Peters' specialties are in judgment and decision making and risk and science communication. In particular, she conducts decision-making and communication research with respect to affect, numeracy, science communication, and adult aging. She collaborated on the development of the affect heuristic and is a leading scholar in the study of numeracy in decision making including publishing Innumeracy in the Wild: Misunderstanding and Misusing Numbers in 2020 with Oxford University Press. She is known both for her contributions to basic research on affect, numeracy, and risky decision-making, and for translational research on communicating health risks and improving medical decisions and policies. Recently, she has written about evidence-based recommendations for communicating the impacts of climate change on health, including for an invited perspective at the New England Journal of Medicine. She is also an active member of the Lancet Countdown U.S. Brief Working Group as it highlights key health threats posed by climate change and develops related policy recommendations.

Featured in The Philadelphia Inquirer and The Wall Street Journal, her work has engaged the public widely. She has published op-eds including on obsessing over coronavirus statistics in The New York Times and on helping the public figure out tricky pandemic statistics in The Atlanta Journal-Constitution.

Peters has worked extensively with federal agencies and other groups to advance decision and communication sciences. Since 2009, she has worked with the National Cancer Institute as a member of the group on Cognitive, Affective, and Social Processes in health Research (CASPhR) in the Behavioral Research Program. She also was a voting member and then chair of the U.S. Food and Drug Administration's Risk Communication Advisory Committee (2007–2009, 2011–2013).
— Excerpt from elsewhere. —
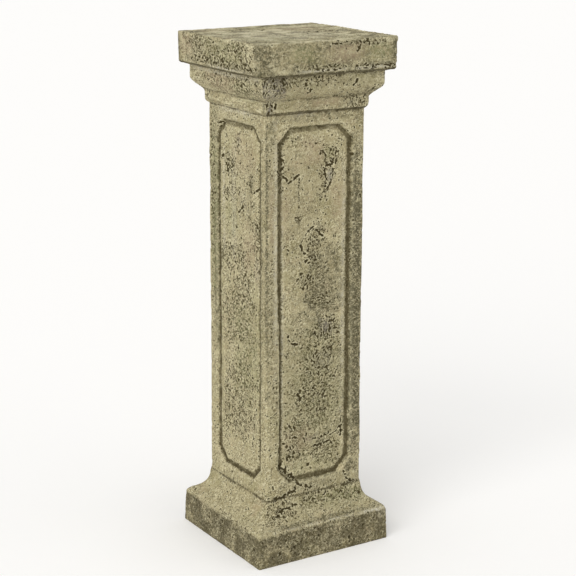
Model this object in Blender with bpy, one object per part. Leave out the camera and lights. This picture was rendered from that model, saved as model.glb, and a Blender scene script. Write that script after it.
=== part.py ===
"""Garden pedestal of cast stone, about a metre tall, that stands by its own weight.

It is one casting: a moulded foot, a square shaft with a sunk panel on each side, and a moulded cap
whose flat top carries a statue, an urn or a bowl. Metres, with +Z up the shaft and the origin at the
centre of the underside. A half is half of the pedestal's width at a level. The outline is drawn once
from the ground up, and each of its points becomes one square ring with round corners.
"""

import math

import bmesh
import bpy

# Overall size
HEIGHT = 1.010
TOP_HALF = 0.1525

# Foot, as (half, height): a block whose sides lean in, a round top edge and a hollow curve
FOOT_HALF = 0.1515
FOOT_ARRIS = 0.0010
FOOT_SHOULDER = (0.1493, 0.0600)
FOOT_TURN = (0.1486, 0.0680)
FOOT_TOP = (0.1423, 0.0715)
HOLLOW_TURN = (0.1132, 0.0830)
HOLLOW_TOP = (0.1118, 0.1125)
FOOT_LIP = (0.1106, 0.1190)

# Shaft, as (half, height)
SHAFT_BOTTOM = (0.1092, 0.1225)
SHAFT_TOP = (0.1082, HEIGHT - 0.1365)

# Cap, as (half, depth below the top): the band over the shaft, an S curve, an upright face and the slab
BAND_UNDER = ((0.1106, 0.1353), (0.1136, 0.1325), (0.1146, 0.1295))
BAND_TOP = (0.1148, 0.1160)
CURVE_PULL_IN = (0.1146, 0.1065)
CURVE_PULL_OUT = (0.1340, 0.0995)
CURVE_OUT = (0.1360, 0.0870)
FACE_TOP = (0.1360, 0.0645)
SOFFIT = (0.1455, 0.0615)
SLAB_TURN = (0.1516, 0.0615)
SLAB_BOTTOM = (0.1516, 0.0555)
SLAB_ARRIS = 0.0020

# Radius of the four upright corners, level by level
FOOT_CORNER = 0.0030
HOLLOW_CORNER = 0.0035
SHAFT_CORNER = 0.0020
CAP_CORNER = 0.0030
SLAB_CORNER = 0.0030
CORNER_STEPS = 3
EDGE_STEPS = 3
CURVE_STEPS = 12

# Sunk panel, the same on each side: a bevelled groove round a field that lies below the shaft's face
PANEL_HALF = 0.0865
PANEL_BOTTOM_Z = 0.1435
PANEL_TOP_Z = 0.8515
PANEL_CLIP = 0.0300
GROOVE_WALL = 0.0065
GROOVE_DEPTH = 0.0060
GROOVE_FLOOR = 0.0040
FIELD_BEVEL = 0.0075
FIELD_DEPTH = 0.0040
CUTTER_REACH = 0.0040
SIDES = 4

# Finish: dry khaki cast stone
STONE_COLOUR = "A39873"
STONE_ROUGHNESS = 0.92
CREASE_ANGLE = math.radians(38)


def clear_scene():
    """Remove whatever the open scene holds."""
    for old in list(bpy.data.objects):
        bpy.data.objects.remove(old, do_unlink=True)


def ease(points, steps):
    """Points along the curve that runs from the first point to the last and bends to those between."""
    made = []
    for step in range(steps + 1):
        share = step / steps
        level = points
        while len(level) > 1:
            level = [
                tuple(a + (b - a) * share for a, b in zip(first, second))
                for first, second in zip(level, level[1:])
            ]
        made.append(level[0])
    return made


def with_corner(points, radius):
    """The (half, height) points as (half, height, corner radius) points."""
    return [(half, z, radius) for half, z in points]


def foot_outline():
    """The foot block, its rounded top edge, the hollow above it and the small lip at the shaft."""
    block = [(FOOT_HALF - FOOT_ARRIS, 0.0), (FOOT_HALF, FOOT_ARRIS)]
    shoulder = ease([FOOT_SHOULDER, FOOT_TURN, FOOT_TOP], EDGE_STEPS)
    hollow = ease([FOOT_TOP, HOLLOW_TURN, HOLLOW_TOP], CURVE_STEPS)
    curved = with_corner(hollow[1:] + [FOOT_LIP], HOLLOW_CORNER)
    return with_corner(block + shoulder, FOOT_CORNER) + curved


def shaft_outline():
    """The two ends of the shaft, which tapers by a millimetre."""
    return with_corner([SHAFT_BOTTOM, SHAFT_TOP], SHAFT_CORNER)


def below_top(points):
    """The (half, depth below the top) points as (half, height) points."""
    return [(half, HEIGHT - depth) for half, depth in points]


def cap_outline():
    """The band over the shaft, the S curve and the upright face under the slab."""
    curve = ease([BAND_TOP, CURVE_PULL_IN, CURVE_PULL_OUT, CURVE_OUT], CURVE_STEPS)
    return with_corner(below_top([*BAND_UNDER, *curve, FACE_TOP]), CAP_CORNER)


def slab_outline():
    """The slab's round lower edge, its sides, which lean out a little, and the flat top."""
    lower = ease([SOFFIT, SLAB_TURN, SLAB_BOTTOM], EDGE_STEPS)
    upper = ease([(TOP_HALF, SLAB_ARRIS), (TOP_HALF, 0.0), (TOP_HALF - SLAB_ARRIS, 0.0)], EDGE_STEPS)
    return with_corner(below_top(lower + upper), SLAB_CORNER)


def square_ring(mesh, half, z, corner):
    """A ring of vertices round a square of this half width, with a short arc at each corner."""
    ring = []
    turn = math.tau / SIDES
    for side in range(SIDES):
        start = turn * side
        reach = math.hypot(half - corner, half - corner)
        centre_x = reach * math.cos(start + turn / 2)
        centre_y = reach * math.sin(start + turn / 2)
        for step in range(CORNER_STEPS + 1):
            angle = start + turn * step / CORNER_STEPS
            x = centre_x + corner * math.cos(angle)
            y = centre_y + corner * math.sin(angle)
            ring.append(mesh.verts.new((x, y, z)))
    return ring


def ring_edges(mesh, ring):
    """The edges that close this ring of vertices."""
    return [mesh.edges.new((a, b)) for a, b in zip(ring, ring[1:] + ring[:1])]


def build_body():
    """The whole casting without its panels: one ring for each point of the outline, skinned and capped."""
    mesh = bmesh.new()
    outline = foot_outline() + shaft_outline() + cap_outline() + slab_outline()
    rings = [square_ring(mesh, half, z, corner) for half, z, corner in outline]
    edges = [ring_edges(mesh, ring) for ring in rings]
    for lower, upper in zip(edges, edges[1:]):
        bmesh.ops.bridge_loops(mesh, edges=lower + upper)
    mesh.faces.new(rings[0])
    mesh.faces.new(rings[-1])
    bmesh.ops.recalc_face_normals(mesh, faces=mesh.faces[:])
    return mesh


def shaft_half(z):
    """Half of the shaft's width at a height, along its taper."""
    (bottom_half, bottom_z), (top_half, top_z) = SHAFT_BOTTOM, SHAFT_TOP
    share = (z - bottom_z) / (top_z - bottom_z)
    return bottom_half + (top_half - bottom_half) * share


def panel_corners():
    """The panel's outline at the shaft's face, as (x, z): a tall rectangle with its corners cut off."""
    rail, stile = PANEL_HALF - PANEL_CLIP, PANEL_HALF
    low, high = PANEL_BOTTOM_Z, PANEL_TOP_Z
    right = [(rail, low), (stile, low + PANEL_CLIP), (stile, high - PANEL_CLIP), (rail, high)]
    left = [(-x, z) for x, z in reversed(right)]
    return right + left


def panel_block(mesh):
    """A flat block on the panel's outline, with its mouth flared to follow the groove's outer wall."""
    face = mesh.faces.new([mesh.verts.new((x, 0.0, z)) for x, z in panel_corners()])
    flare = CUTTER_REACH * GROOVE_WALL / GROOVE_DEPTH
    made = bmesh.ops.extrude_face_region(mesh, geom=[face])["geom"]
    middle_z = (PANEL_BOTTOM_Z + PANEL_TOP_Z) / 2
    half_height = (PANEL_TOP_Z - PANEL_BOTTOM_Z) / 2
    for vert in (item for item in made if isinstance(item, bmesh.types.BMVert)):
        vert.co.y = -CUTTER_REACH
        vert.co.x *= 1 + flare / PANEL_HALF
        vert.co.z = middle_z + (vert.co.z - middle_z) * (1 + flare / half_height)
    bmesh.ops.recalc_face_normals(mesh, faces=mesh.faces[:])


def sink_field(mesh):
    """Step the block's back face in to form the groove and the raised field."""
    field = max(mesh.faces, key=lambda item: item.calc_center_median().y)
    for width, depth in (
        (GROOVE_WALL, GROOVE_DEPTH),
        (GROOVE_FLOOR, 0.0),
        (FIELD_BEVEL, FIELD_DEPTH - GROOVE_DEPTH),
    ):
        bmesh.ops.inset_region(mesh, faces=[field], thickness=width, depth=depth, use_even_offset=True)


def build_panel_cutter():
    """The hollow of the four panels as a solid, drawn for one side and turned to the other three."""
    mesh = bmesh.new()
    panel_block(mesh)
    sink_field(mesh)
    for vert in mesh.verts:
        vert.co.y -= shaft_half(vert.co.z)
    bmesh.ops.spin(
        mesh,
        geom=mesh.verts[:] + mesh.edges[:] + mesh.faces[:],
        axis=(0, 0, 1),
        cent=(0, 0, 0),
        angle=math.tau * (SIDES - 1) / SIDES,
        steps=SIDES - 1,
        use_duplicate=True,
    )
    bmesh.ops.recalc_face_normals(mesh, faces=mesh.faces[:])
    return mesh


def add_object(name, mesh):
    """Put a finished bmesh in the scene as an object of this name."""
    data = bpy.data.meshes.new(name)
    mesh.to_mesh(data)
    mesh.free()
    made = bpy.data.objects.new(name, data)
    bpy.context.scene.collection.objects.link(made)
    return made


def linear(channel):
    """One sRGB channel, 0 to 1, as the linear value that a shader takes."""
    return channel / 12.92 if channel <= 0.04045 else ((channel + 0.055) / 1.055) ** 2.4


def stone_material():
    """Cast stone: dry, matt and khaki."""
    material = bpy.data.materials.new("cast_stone")
    material.use_nodes = True
    shader = material.node_tree.nodes["Principled BSDF"]
    channels = [int(STONE_COLOUR[i : i + 2], 16) / 255 for i in (0, 2, 4)]
    colour = [linear(channel) for channel in channels] + [1.0]
    shader.inputs["Base Color"].default_value = colour
    shader.inputs["Roughness"].default_value = STONE_ROUGHNESS
    shader.inputs["Metallic"].default_value = 0.0
    material.diffuse_color = colour
    return material


def cut_panels(body):
    """Sink the panel into each side of the shaft."""
    cutter = add_object("panel_cutter", build_panel_cutter())
    cutter.hide_render = True
    cutter.display_type = "WIRE"
    cut = body.modifiers.new("panels", "BOOLEAN")
    cut.object = cutter
    cut.operation = "DIFFERENCE"
    cut.solver = "EXACT"


def build_pedestal():
    """The pedestal as one object, with its finish."""
    body = add_object("pedestal", build_body())
    cut_panels(body)
    body.data.materials.append(stone_material())
    body.data.shade_smooth()
    body.data.set_sharp_from_angle(angle=CREASE_ANGLE)
    flat = body.modifiers.new("flat_faces_stay_flat", "WEIGHTED_NORMAL")
    flat.keep_sharp = True
    return body


def main():
    """Build the part in an empty scene."""
    clear_scene()
    build_pedestal()


main()
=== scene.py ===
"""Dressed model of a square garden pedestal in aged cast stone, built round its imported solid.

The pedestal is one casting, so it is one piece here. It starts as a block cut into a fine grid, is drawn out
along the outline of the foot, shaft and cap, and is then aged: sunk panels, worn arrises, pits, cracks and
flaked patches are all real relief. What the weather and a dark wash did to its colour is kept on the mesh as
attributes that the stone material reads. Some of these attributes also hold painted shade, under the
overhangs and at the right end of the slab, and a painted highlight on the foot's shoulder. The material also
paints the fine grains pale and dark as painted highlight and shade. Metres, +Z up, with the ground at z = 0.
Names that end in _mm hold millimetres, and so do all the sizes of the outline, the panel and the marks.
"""

import logging
import math
from dataclasses import dataclass, replace
from enum import Enum, IntEnum
from typing import ClassVar, TypeVar

import bmesh
import bpy
import numpy as np
from mathutils import Matrix
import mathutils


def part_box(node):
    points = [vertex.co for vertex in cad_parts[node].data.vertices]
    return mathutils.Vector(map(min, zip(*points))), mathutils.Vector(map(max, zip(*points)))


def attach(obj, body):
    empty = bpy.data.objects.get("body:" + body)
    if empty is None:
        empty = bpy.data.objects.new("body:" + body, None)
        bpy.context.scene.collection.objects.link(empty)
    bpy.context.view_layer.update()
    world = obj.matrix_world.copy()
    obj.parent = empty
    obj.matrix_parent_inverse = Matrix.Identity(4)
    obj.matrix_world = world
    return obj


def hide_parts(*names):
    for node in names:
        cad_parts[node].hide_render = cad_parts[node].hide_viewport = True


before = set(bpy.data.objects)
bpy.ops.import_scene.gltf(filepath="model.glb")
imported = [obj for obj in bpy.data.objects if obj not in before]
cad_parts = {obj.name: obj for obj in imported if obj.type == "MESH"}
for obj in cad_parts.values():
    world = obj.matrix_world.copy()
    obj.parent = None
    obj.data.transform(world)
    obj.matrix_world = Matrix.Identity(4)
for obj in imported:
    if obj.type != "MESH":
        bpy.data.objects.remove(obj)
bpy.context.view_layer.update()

LOG = logging.getLogger("pedestal")
Array = np.ndarray
Point = tuple[float, float]
MM = 0.001
BODY = "root"
SOLID_NODE = "pedestal"


class Side(Enum):
    """The sides that show, by the direction that each faces. All but the last are upright."""

    FRONT = (0.0, -1.0, 0.0)
    RIGHT = (1.0, 0.0, 0.0)
    BACK = (0.0, 1.0, 0.0)
    LEFT = (-1.0, 0.0, 0.0)
    TOP = (0.0, 0.0, 1.0)

    @property
    def index(self) -> int:
        """The side's number."""
        return list(Side).index(self)

    @property
    def outward(self) -> Array:
        """The direction that the side faces."""
        return np.array(self.value)

    @property
    def rightward(self) -> Array:
        """The direction to the right for someone who looks at the side."""
        x, y, _ = self.value
        return np.array([1.0, 0.0, 0.0] if self is Side.TOP else [-y, x, 0.0])

    @property
    def upward(self) -> Array:
        """The direction up the side, and to the back on the top."""
        return np.array([0.0, 1.0, 0.0] if self is Side.TOP else [0.0, 0.0, 1.0])


class Tint(Enum):
    """What lies on the stone in patches, as an sRGB colour. A few of the dirt patches also hold painted
    shade, and one chalk line is a painted highlight.
    """

    DIRT = "#5B5640"
    MOSS = "#7C7E55"
    SLATE = "#6E6866"
    ASH = "#9C978A"
    CLAY = "#AA967A"
    CHALK = "#C9C3AE"

    @property
    def attribute(self) -> str:
        """The name under which its amount is kept on the mesh."""
        return self.name.lower()


def smooth_step(values: Array, low: float, high: float) -> Array:
    """Ease from 0 at low to 1 at high.

    Args:
        values: what to ease.
        low: where the result leaves 0.
        high: where it reaches 1. It may be less than low.

    Returns:
        The eased values.
    """
    share = np.clip((values - low) / (high - low), 0.0, 1.0)
    return share * share * (3.0 - 2.0 * share)


@dataclass(frozen=True)
class Wave:
    """Unevenness of one kind.

    Attributes:
        strength: how strong it is, in mm where it moves the surface.
        size: distance between its blobs, or one distance for each axis.
        field: the random field that it is read from.
        octaves: how many sizes are added, each half of the last, on as many fields from that one on.
    """

    strength: float
    size: float | tuple[float, float, float]
    field: int
    octaves: int = 1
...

She was a member of the Committee on the Science of Science Communication: A Research Agenda, The National Academies of Sciences, Engineering, and Medicine from 2015 to 2017 and wrote a commissioned paper for the then-Institute of Medicine on the implications of numeracy for the Affordable Care Act.

Peters has served as president of the Society for Judgment and Decision Making and she is a fellow of the American Association for the Advancement of Science (AAAS), the American Psychological Association (APA), the Association for Psychological Science (APS), and the Society for Experimental Social Psychology (SESP).

== Honors ==
She received an NIH Group Merit Award for exceptional advances in integrating cognitive, affective, and social processes into cancer control research, and was the first American to win the Jane Beattie Scientific Recognition Award for innovative contributions to decision research.